Starting with the line that has "Recreate this object" in it, repeat every line through the last one, word for word, and give nothing more.

Begin

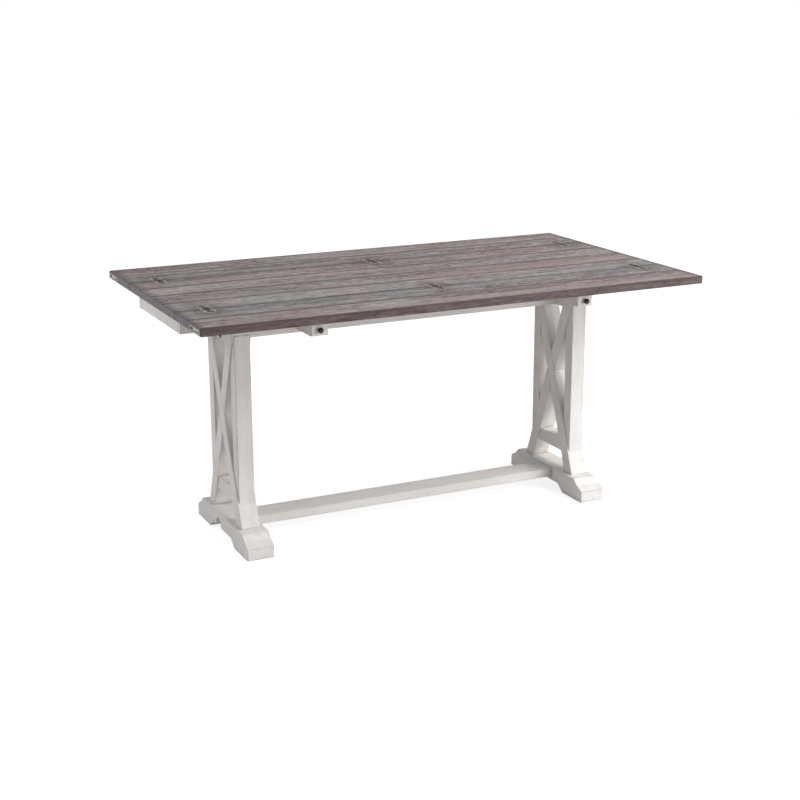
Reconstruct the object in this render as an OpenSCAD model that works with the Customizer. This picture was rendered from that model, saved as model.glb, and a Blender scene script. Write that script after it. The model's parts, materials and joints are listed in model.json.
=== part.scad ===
// Flip-top console table.
// The frame stands on the floor at z = 0, centred on x = 0 and y = 0.
// The length runs along x. The front faces -y.
// It is drawn open: both leaves lie flat and the four slides are pulled out.

/* [Table top] */
// Length of the table
top_length = 1625.6; // [1600:0.1:1700]
// Depth of the table with both leaves open
top_depth = 914.4; // [900:0.1:960]
// Height of the open top above the floor
top_height = 774.7; // [750:0.1:800]
// Thickness of the top boards
top_thick = 23.6; // [20:0.1:28]
// Gap that the two folded leaves leave between them
meet_gap = 1.6; // [1:0.1:3]
// Gap in the seam between a leaf and the centre panel
seam_gap = 0.3; // [0.2:0.05:0.6]
// Width of the routed groove between two planks
groove_wide = 4; // [2:0.5:6]
// Rounding of the upper outer edges
edge_ease = 5; // [2:0.5:6]
// Rounding of the lower outer edges
under_ease = 2; // [1:0.5:3]
// Bevel across the four corners of the table
corner_bevel = 6; // [2:0.5:10]

/* [Link hinges] */
// Width of a hinge along the seam
hinge_wide = 34; // [28:0.5:40]
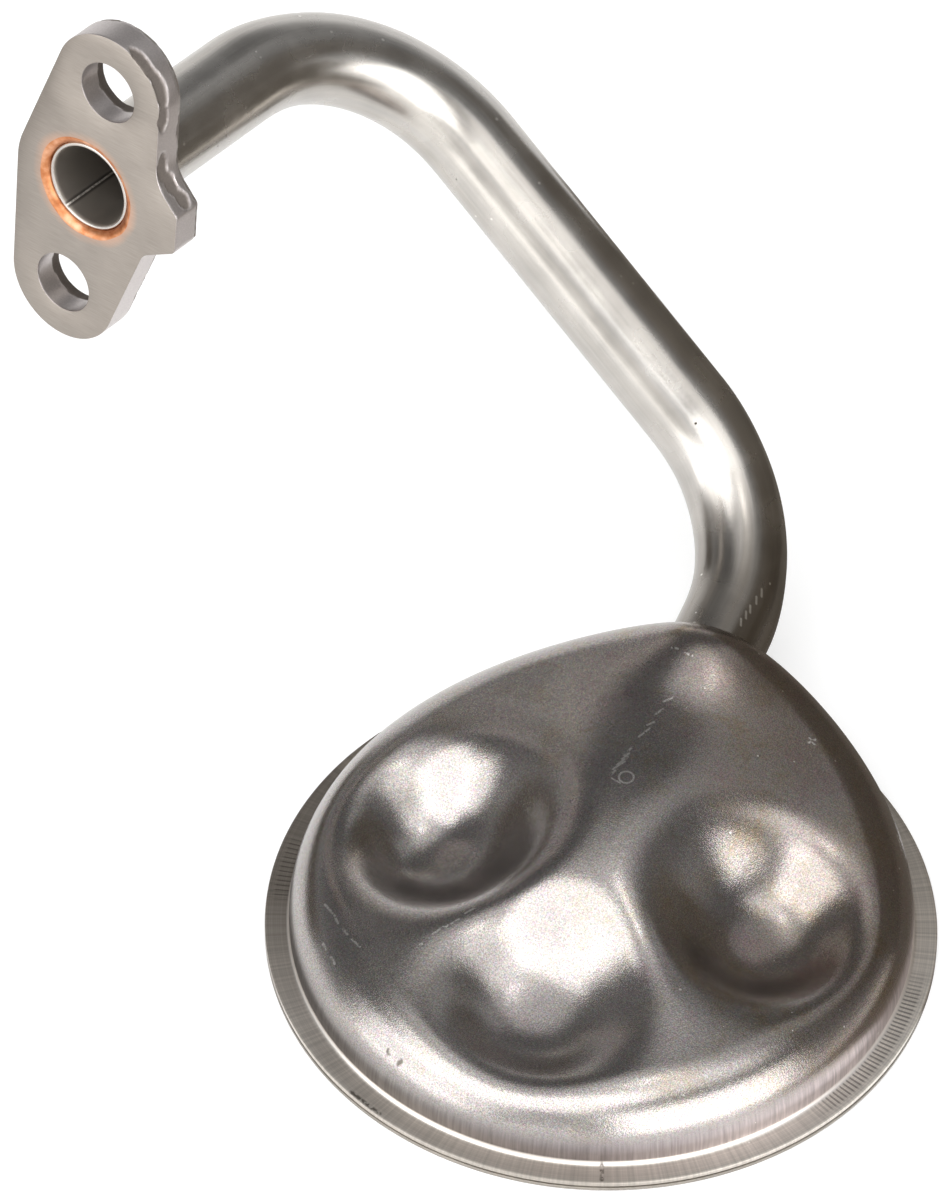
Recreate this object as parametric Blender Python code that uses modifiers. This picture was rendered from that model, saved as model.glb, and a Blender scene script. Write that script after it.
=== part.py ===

End

* [Task output]:
Recreate this object as parametric Blender Python code that uses modifiers. This picture was rendered from that model, saved as model.glb, and a Blender scene script. Write that script after it.
=== part.py ===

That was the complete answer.